The Sea Shell had a number of different sections: tables with umbrellas, beach and lawn chairs around a fire pit, two bars and seating by the pool. Those at the bar were clearly not six feet apart, but every other section was pretty spaced out.
Though severe thunderstorms had been moving through the state and threatening to ruin an evening spent outdoors, the answer to the guitarist’s rendition of “Have You Ever Seen the Rain” was a resounding no.
An hour drive north on Point Pleasant Beach’s boardwalk, Martell’s Tiki Bar was also relatively tame. At the entrance, the bouncer had me remove my mask to check my license as another bouncer readied the plastic bracelet for my wrist.
I asked if I could put it on myself to avoid contact, but he refused my request, and touched my arm. Squirming, thinking of all the other germ-filled arms he had brushed that night, I walked in to find a half-empty spacious venue with no more than 50 patrons around 10 p.m.
One side of the bar was empty while the other side had a few customers chatting casually as they ignored a three-piece band jamming on stage.
Just a few steps down the boardwalk, the usually mobbed Jenk’s Beach Bar proved to be the most well-orchestrated and socially distanced visit of the evening.
Security guards flanked patrons in line, checking IDs and listing the rules. Every party would be shown to their table. Guests must enter with masks and shouldn’t leave their tables once they are seated. Instead, bartenders will come to them.
Patrons seemed surprised by the new layout, usually featuring a horde of partiers atop a sandy dance floor. To house their guests for outdoor dining and drinking, Jenk’s installed tables, each spread generously apart.

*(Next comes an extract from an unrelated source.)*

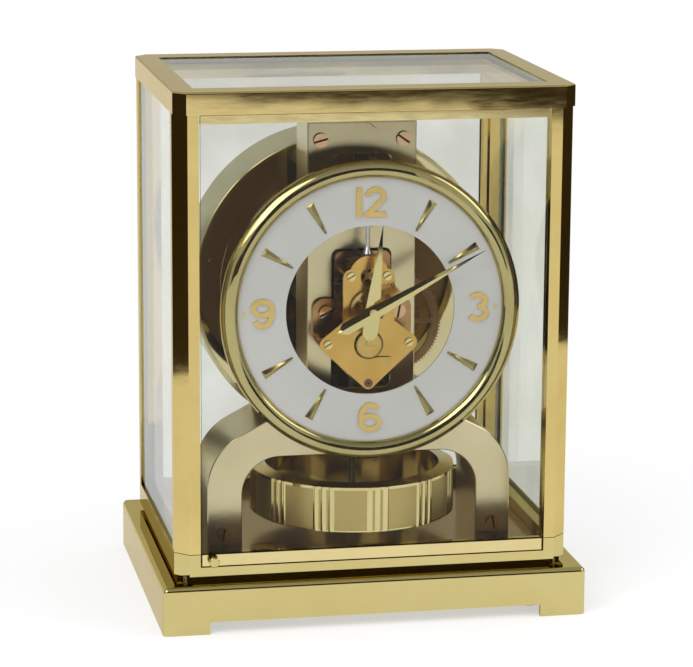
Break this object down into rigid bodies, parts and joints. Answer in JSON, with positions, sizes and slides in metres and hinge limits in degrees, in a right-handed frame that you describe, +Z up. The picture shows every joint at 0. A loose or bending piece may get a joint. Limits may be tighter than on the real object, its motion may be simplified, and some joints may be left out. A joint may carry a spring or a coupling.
{
  "type": "atmospheric clock",
  "caption": "Free-standing glazed brass mantel clock with an arch frame, a gas drum that winds it, an open movement inside a ring dial and a ring balance that swings on a thin wire.",
  "frame": {"origin": "bottom centre of the base plinth's box, on the surface that it stands on", "axes": "+Z up, the dial and the door face -Y, +X to the right as seen from the front"},
  "size_m": [0.188, 0.147, 0.235],
  "materials": {
    "gilt_brass": "gold-plated, polished to a mirror",
    "satin_gilt_brass": "gold-plated, brushed to a satin",
    "coppery_brass": "warm copper-gold plate, fine matt grain",
    "copper": "polished copper-coloured plate on screws",
    "steel": "turned and lightly polished",
    "spring_steel": "hardened, smooth",
    "clear_glass": "clear float glass with ground edges",
    "silvered_dial": "silvered, fine matt grain",
    "red_jewel": "polished synthetic ruby"
  },
  "bodies": {
    "case": {"base_plinth": "gilt_brass", "sill_frame": "gilt_brass", "floor_plate": "gilt_brass", "corner_posts": "gilt_brass", "tie_rods": "steel", "cap_frame": "gilt_brass", "top_glass": "clear_glass", "side_glasses": "clear_glass", "rear_glass": "clear_glass", "spirit_level": "gilt_brass", "arch_bracket": "satin_gilt_brass", "suspension_bridge": "satin_gilt_brass", "frame_screws": "copper", "suspension_clamp": "gilt_brass", "suspension_wire": "spring_steel", "hanger_rod": "gilt_brass", "drum_shell": "satin_gilt_brass", "drum_cover": "gilt_brass", "drum_spacers": "steel", "bellows_sleeve": "spring_steel", "return_spring": "spring_steel", "rear_cock": "satin_gilt_brass", "back_plate": "coppery_brass", "front_plate": "coppery_brass", "movement_pillars": "gilt_brass", "jewels": "red_jewel", "dial_carrier": "gilt_brass", "dial_plate": "silvered_dial", "bezel": "gilt_brass", "small_screws": "copper", "numerals": "gilt_brass", "hour_markers": "gilt_brass"},
    "door": {"door_bottom_rail": "gilt_brass", "door_top_rail": "gilt_brass", "door_glass": "clear_glass", "door_knob": "gilt_brass"},
    "left_pad": {"left_foot_pad": "steel"},
    "left_screw": {"left_levelling_screw": "gilt_brass"},
    "right_pad": {"right_foot_pad": "steel"},
    "right_screw": {"right_levelling_screw": "gilt_brass"},
    "bellows": {"bellows_plate": "steel"},
    "rocker": {"winding_rocker": "steel"},
    "winding": {"winding_wheel": "coppery_brass"},
    "transfer": {"transfer_arbor": "steel"},
    "winding_arbor": {"barrel_arbor": "coppery_brass", "ratchet_wheel": "steel"},
    "click": {"click": "steel"},
    "barrel": {"barrel": "coppery_brass", "mainspring": "spring_steel"},
    "centre": {"centre_wheel": "coppery_brass", "cannon_pinion": "steel", "minute_hand": "gilt_brass"},
    "minute": {"minute_wheel": "coppery_brass"},
    "hour": {"hour_wheel": "coppery_brass", "hour_hand": "gilt_brass"},
    "escape": {"escape_wheel": "coppery_brass"},
    "pallet": {"pallet_lever": "steel"},
    "balance": {"balance_ring": "satin_gilt_brass", "balance_arms": "satin_gilt_brass", "balance_staff": "steel"}
  },
  "joints": [
    {"name": "front_door", "type": "hinge", "parent": "case", "child": "door", "pos_m": [0.0738, -0.0633, 0.127], "axis": [0, 0, 1], "range_deg": [0, 110]},
    {"name": "left_pad_slide", "type": "slide", "parent": "case", "child": "left_pad", "axis": [0, 0, -1], "range_m": [0, 0.003]},
    {"name": "left_screw_turn", "type": "hinge", "parent": "left_pad", "child": "left_screw", "pos_m": [-0.073, -0.0525, 0.008], "axis": [0, 0, -1], "range_deg": [0, 1440]},
    {"name": "right_pad_slide", "type": "slide", "parent": "case", "child": "right_pad", "axis": [0, 0, -1], "range_m": [0, 0.003]},
    {"name": "right_screw_turn", "type": "hinge", "parent": "right_pad", "child": "right_screw", "pos_m": [0.073, -0.0525, 0.008], "axis": [0, 0, -1], "range_deg": [0, 1440]},
    {"name": "bellows_breath", "type": "slide", "parent": "case", "child": "bellows", "axis": [0, -1, 0], "range_m": [-0.0015, 0.0015], "stiffness_N_per_m": 1000},
    {"name": "winding_rocker_tilt", "type": "hinge", "parent": "case", "child": "rocker", "pos_m": [0, 0.004, 0.1207], "axis": [1, 0, 0], "range_deg": [-5.4, 5.4]},
    {"name": "winding_turn", "type": "hinge", "parent": "case", "child": "winding", "pos_m": [0.0188, -0.004, 0.1207], "axis": [0, 1, 0], "continuous": true},
    {"name": "transfer_turn", "type": "hinge", "parent": "case", "child": "transfer", "pos_m": [-0.005, -0.016, 0.1294], "axis": [0, 1, 0], "continuous": true},
    {"name": "winding_arbor_turn", "type": "hinge", "parent": "case", "child": "winding_arbor", "pos_m": [0, -0.04, 0.1207], "axis": [0, 1, 0], "continuous": true},
    {"name": "click_lift", "type": "hinge", "parent": "case", "child": "click", "pos_m": [0.0089, -0.0508, 0.1136], "axis": [0, -1, 0], "range_deg": [0, 8], "stiffness_Nm_per_rad": 0.0003},
    {"name": "barrel_turn", "type": "hinge", "parent": "case", "child": "barrel", "pos_m": [0, -0.044, 0.1207], "axis": [0, 1, 0], "continuous": true},
    {"name": "centre_turn", "type": "hinge", "parent": "case", "child": "centre", "pos_m": [0, -0.045, 0.1367], "axis": [0, 1, 0], "continuous": true},
    {"name": "minute_wheel_turn", "type": "hinge", "parent": "case", "child": "minute", "pos_m": [0.00838, -0.0512, 0.14154], "axis": [0, 1, 0], "continuous": true},
    {"name": "hour_turn", "type": "hinge", "parent": "case", "child": "hour", "pos_m": [0, -0.055, 0.1367], "axis": [0, 1, 0], "continuous": true},
    {"name": "escape_turn", "type": "hinge", "parent": "case", "child": "escape", "pos_m": [0, -0.042, 0.1508], "axis": [0, 1, 0], "continuous": true},
    {"name": "pallet_rock", "type": "hinge", "parent": "case", "child": "pallet", "pos_m": [0, -0.035, 0.1576], "axis": [0, 1, 0], "range_deg": [-6, 6]},
    {"name": "balance_swing", "type": "hinge", "parent": "case", "child": "balance", "pos_m": [0, -0.014, 0.048], "axis": [0, 0, 1], "range_deg": [-225, 225], "stiffness_Nm_per_rad": 0.000006}
  ],
  "couplings": [
    {"joint": "left_screw_turn", "follows": "left_pad_slide", "rad_per_m": 8377.6},
    {"joint": "right_screw_turn", "follows": "right_pad_slide", "rad_per_m": 8377.6},
    {"joint": "winding_rocker_tilt", "follows": "bellows_breath", "rad_per_m": 62.5},
    {"joint": "transfer_turn", "follows": "winding_turn", "ratio": -12},
    {"joint": "winding_arbor_turn", "follows": "winding_turn", "ratio": 2},
    {"joint": "barrel_turn", "follows": "centre_turn", "ratio": -0.125},
    {"joint": "escape_turn", "follows": "centre_turn", "ratio": -4},
    {"joint": "minute_wheel_turn", "follows": "centre_turn", "ratio": -0.66667},
    {"joint": "hour_turn", "follows": "centre_turn", "ratio": 0.083333}
  ]
}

Everyone remarked on the drastically different layout for the beachfront venue. The security staff, who were notably nicer than anywhere else, offered to apply hand sanitizer before affixing my bracelet. They said that they are adapting as they go and that every day is an adventure.
On occasion, a few people danced away from their tables in a shaded corner and smoked cigarettes. The rest sat at their assigned spots, contentedly taking in the ocean air and downing shots.

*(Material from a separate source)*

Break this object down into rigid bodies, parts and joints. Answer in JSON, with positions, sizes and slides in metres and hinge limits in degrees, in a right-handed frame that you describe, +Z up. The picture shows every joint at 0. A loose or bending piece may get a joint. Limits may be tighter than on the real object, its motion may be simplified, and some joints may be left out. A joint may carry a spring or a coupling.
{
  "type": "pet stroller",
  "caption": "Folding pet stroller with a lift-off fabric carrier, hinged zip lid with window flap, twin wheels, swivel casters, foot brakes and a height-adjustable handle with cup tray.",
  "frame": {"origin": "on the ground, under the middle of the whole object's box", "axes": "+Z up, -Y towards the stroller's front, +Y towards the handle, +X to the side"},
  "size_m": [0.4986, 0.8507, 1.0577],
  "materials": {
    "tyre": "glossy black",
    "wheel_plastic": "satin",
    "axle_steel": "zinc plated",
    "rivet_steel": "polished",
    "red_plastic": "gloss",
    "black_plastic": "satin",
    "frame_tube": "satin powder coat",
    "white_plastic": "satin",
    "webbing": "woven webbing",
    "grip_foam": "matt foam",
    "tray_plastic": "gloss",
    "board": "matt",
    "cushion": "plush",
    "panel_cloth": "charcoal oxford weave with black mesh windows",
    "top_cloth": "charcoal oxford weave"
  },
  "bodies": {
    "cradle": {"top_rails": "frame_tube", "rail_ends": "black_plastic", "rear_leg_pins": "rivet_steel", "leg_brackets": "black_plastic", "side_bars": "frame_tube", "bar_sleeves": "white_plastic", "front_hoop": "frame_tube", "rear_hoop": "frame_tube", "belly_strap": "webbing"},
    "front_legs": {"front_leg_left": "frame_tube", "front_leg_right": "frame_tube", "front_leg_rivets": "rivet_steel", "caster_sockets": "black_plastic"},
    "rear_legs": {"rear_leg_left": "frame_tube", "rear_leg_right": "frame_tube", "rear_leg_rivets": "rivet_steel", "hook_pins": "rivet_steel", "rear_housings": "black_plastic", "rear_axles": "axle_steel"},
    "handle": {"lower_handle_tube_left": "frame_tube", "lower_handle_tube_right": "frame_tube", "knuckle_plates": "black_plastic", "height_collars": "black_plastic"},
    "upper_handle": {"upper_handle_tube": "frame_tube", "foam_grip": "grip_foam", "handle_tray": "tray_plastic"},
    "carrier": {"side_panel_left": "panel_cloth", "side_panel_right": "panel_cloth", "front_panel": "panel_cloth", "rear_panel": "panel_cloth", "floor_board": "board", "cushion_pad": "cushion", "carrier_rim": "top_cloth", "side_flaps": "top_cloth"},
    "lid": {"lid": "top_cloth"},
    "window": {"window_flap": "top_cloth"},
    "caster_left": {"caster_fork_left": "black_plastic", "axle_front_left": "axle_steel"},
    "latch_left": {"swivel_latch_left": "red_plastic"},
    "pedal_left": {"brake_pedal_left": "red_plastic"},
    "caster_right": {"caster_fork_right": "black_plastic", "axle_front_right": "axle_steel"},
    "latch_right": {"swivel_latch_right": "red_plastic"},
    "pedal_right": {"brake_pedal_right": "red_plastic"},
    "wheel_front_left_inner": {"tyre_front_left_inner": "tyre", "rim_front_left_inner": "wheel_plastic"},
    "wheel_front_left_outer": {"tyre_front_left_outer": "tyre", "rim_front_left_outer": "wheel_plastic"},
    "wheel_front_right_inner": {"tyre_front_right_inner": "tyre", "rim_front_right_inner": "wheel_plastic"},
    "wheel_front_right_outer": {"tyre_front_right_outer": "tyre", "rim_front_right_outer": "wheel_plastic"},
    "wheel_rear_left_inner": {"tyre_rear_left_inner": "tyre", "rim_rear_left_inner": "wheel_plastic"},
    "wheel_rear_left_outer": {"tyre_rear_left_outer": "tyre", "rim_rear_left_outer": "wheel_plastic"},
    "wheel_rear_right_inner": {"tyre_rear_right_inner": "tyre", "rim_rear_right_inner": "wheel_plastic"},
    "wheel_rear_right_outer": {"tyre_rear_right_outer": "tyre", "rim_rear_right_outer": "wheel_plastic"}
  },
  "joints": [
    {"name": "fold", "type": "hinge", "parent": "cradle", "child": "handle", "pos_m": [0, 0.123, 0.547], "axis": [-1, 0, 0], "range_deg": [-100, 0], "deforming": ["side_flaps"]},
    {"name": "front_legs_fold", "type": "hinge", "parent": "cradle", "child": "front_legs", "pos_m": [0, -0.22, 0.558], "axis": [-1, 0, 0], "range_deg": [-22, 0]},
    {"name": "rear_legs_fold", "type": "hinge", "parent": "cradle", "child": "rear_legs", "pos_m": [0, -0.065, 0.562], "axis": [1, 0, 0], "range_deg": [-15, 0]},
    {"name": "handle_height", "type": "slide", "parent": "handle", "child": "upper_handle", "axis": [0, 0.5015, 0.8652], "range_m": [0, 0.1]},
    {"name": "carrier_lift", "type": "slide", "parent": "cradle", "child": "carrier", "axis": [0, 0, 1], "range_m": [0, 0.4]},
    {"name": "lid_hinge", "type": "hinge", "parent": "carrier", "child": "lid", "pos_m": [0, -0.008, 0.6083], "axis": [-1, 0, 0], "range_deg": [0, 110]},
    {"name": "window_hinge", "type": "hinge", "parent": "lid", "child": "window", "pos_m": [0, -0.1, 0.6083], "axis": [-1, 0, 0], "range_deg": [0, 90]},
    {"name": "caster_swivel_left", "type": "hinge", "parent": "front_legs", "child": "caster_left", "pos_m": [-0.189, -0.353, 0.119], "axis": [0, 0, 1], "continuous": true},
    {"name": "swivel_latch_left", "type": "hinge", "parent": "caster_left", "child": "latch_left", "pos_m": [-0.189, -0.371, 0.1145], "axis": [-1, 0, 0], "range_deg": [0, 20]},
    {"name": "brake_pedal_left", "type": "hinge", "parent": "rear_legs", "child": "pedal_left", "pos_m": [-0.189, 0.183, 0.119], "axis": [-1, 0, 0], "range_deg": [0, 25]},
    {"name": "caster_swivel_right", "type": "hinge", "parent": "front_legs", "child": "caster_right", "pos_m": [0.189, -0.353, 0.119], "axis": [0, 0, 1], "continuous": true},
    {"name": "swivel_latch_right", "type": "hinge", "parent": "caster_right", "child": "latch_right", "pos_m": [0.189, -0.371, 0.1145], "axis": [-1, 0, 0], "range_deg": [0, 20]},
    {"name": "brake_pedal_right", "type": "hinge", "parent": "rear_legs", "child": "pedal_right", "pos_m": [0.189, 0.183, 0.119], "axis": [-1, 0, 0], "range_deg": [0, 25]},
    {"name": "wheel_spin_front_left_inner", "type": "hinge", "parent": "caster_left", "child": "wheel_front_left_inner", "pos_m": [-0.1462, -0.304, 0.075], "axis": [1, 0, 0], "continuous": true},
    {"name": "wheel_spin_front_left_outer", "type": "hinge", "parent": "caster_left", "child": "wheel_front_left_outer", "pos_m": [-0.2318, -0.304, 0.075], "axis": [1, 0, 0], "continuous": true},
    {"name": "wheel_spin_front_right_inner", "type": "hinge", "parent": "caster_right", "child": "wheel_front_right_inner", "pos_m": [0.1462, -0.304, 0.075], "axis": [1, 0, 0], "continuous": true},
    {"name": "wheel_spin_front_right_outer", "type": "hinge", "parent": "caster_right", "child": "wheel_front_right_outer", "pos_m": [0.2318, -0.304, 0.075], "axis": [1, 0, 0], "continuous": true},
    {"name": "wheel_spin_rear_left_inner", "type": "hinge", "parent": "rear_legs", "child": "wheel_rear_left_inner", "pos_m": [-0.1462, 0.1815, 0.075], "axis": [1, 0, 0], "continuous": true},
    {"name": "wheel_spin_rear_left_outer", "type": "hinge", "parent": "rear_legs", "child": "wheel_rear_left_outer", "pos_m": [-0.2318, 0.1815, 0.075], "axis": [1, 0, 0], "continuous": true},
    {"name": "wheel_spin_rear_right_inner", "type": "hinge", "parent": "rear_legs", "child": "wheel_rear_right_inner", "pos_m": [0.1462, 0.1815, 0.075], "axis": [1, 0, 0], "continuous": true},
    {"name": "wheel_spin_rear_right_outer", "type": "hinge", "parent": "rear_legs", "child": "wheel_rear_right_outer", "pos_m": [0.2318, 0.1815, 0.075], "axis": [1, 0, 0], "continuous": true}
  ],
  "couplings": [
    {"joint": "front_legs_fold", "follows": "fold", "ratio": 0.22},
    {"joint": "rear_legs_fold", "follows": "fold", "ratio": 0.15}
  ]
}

Overall, the experience mirrored the changes at D’Jais my colleague observed on Friday night after a rocky start the previous weekend.
With July 4th weekend ahead - arguably the busiest weekend at the Jersey Shore all summer - that could place additional stress on even the venues that seem to have a good system in place.
New Jersey is also reopening indoor dining \- with 25% capacity limits and a host of other restrictions - on Thursday just in time for the holiday. Atlantic City casinos can also welcome gamblers the same day as the state pushes ahead with Phase 2 of the coronavirus reopening plan.
If the first two weeks of outdoor dining were a test to prepare for the move indoors, there’s still some work to be done, but there are some strong examples of how it can work well.